Are you prepared to move out of your house?

You’ve determined that selling your home will alleviate your debt. However, sellers often underestimate the emotional attachment they have formed with their home, and moving may be emotionally devastating.

If this is the case, consulting a finance professional about all your options to pay off debt is a good idea.

“They should definitely talk to a professional about it to look at their overall finances,” says Wang.

“Sometimes it’s not as simple as, ‘Okay, I’ve got to pay off my debt. I have to sell the home.’ There may be resources they have that they can tap into and are unaware of.”

These options may include:

  • Cutting back on spending and creating a budget
  • Halting credit card spending
  • Selling off household items you no longer need
  • Asking a family member for a loan
  • Contributing less to your 401K
  • Debt consolidation

2024 economic conditions and selling to pay off debt

Before you sell your house to pay off debt, it’s smart to consider the current housing market and economic conditions. Rising mortgage rates have caused a slowdown in U.S. housing market activity, leading numerous buyers to delay purchasing; nevertheless, home values persist, showing resilience amid this trend.

In its November 2023 global outlook, Deutsche Bank analysts indicated the possibility of a mild recession impacting the U.S. in the first half of 2024, highlighting trends of softening economic data.

Before selling, it’s good to dig into your finances, closely monitor the housing market, and weigh your options.

Still, even though the market may be cooling off, Wang says if you decide to sell, you don’t necessarily need to slash your listing price. And in some areas, home prices may stay steady even if a recession sets in over a long period.

“You can still sell your home right now and get a decent price,” Wang explains.

“It’s not as high as before. We’re not at the peak anymore, but I see that people still sell at a decent price–especially if your home is in a really good location. Those home prices don’t go down much, even through recessions.”

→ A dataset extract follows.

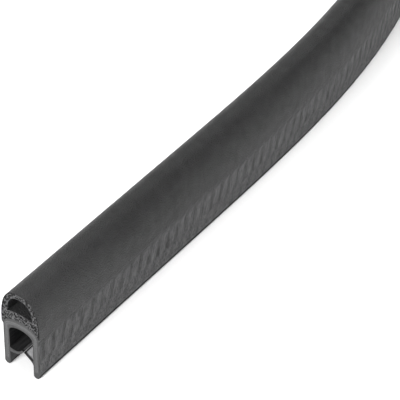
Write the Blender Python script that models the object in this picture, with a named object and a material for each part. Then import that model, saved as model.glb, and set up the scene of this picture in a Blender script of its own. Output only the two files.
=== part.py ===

It’s also important to consider taxes if you’re considering selling your home to pay off debt. If you’re selling your house for a profit, you may be on the hook for capital gains taxes.

However, if it’s your first home and you meet a few other simple qualifications, you can avoid capital gains taxes up to $250,000 if you’re single and up to $500,000 for couples under a Sale of Home Tax Exemption. Either way, it’s a good idea to talk to a financial professional before you sell your house to pay off debt.

The risks of selling your house to pay off debt

Selling your home to get out of debt may seem like a great idea, but the risks are significant, and deciding if it’s the right move can vary significantly from person to person.

One potential risk is that it could make it harder to qualify for a home if you want to buy again. If your house hasn’t been foreclosed on, it’s yours, so you don’t need to qualify further.

If you choose to sell and rent for a while because of debt and you have poor credit, you may find it difficult to qualify for a loan later on.

Also, downsizing your home could reduce your monthly payment, but it might not. This depends on the area, the maintenance involved in the new place, homeowners’ association costs, and utilities.

Overall, it’s best to be realistic. Your best selling price is what you and your real estate agent determine based on timing, comps, and house features. Don’t overestimate what your home is worth. Just because you’re ready to sell doesn’t mean market conditions are in your favor.

Connect with a Top Agent to Help Maximize Your Home Sale

If you’re selling your house to pay off debt, working with a top agent can help. HomeLight data shows that top real estate agents statistically sell houses faster and for more money than average agents.

Next steps to selling your house to pay off debt

Here’s your to-do list before you decide to sell your home to get out of debt:

  • Determine why you’re in debt and speak to a financial professional.
  • Answer key questions about selling and renting in your area.
  • Note the possible perils and expenses of selling.

The answer is not black and white, but between ample information and a good real estate agent who knows numbers, you can determine whether the best path for paying down your debt is a home sale.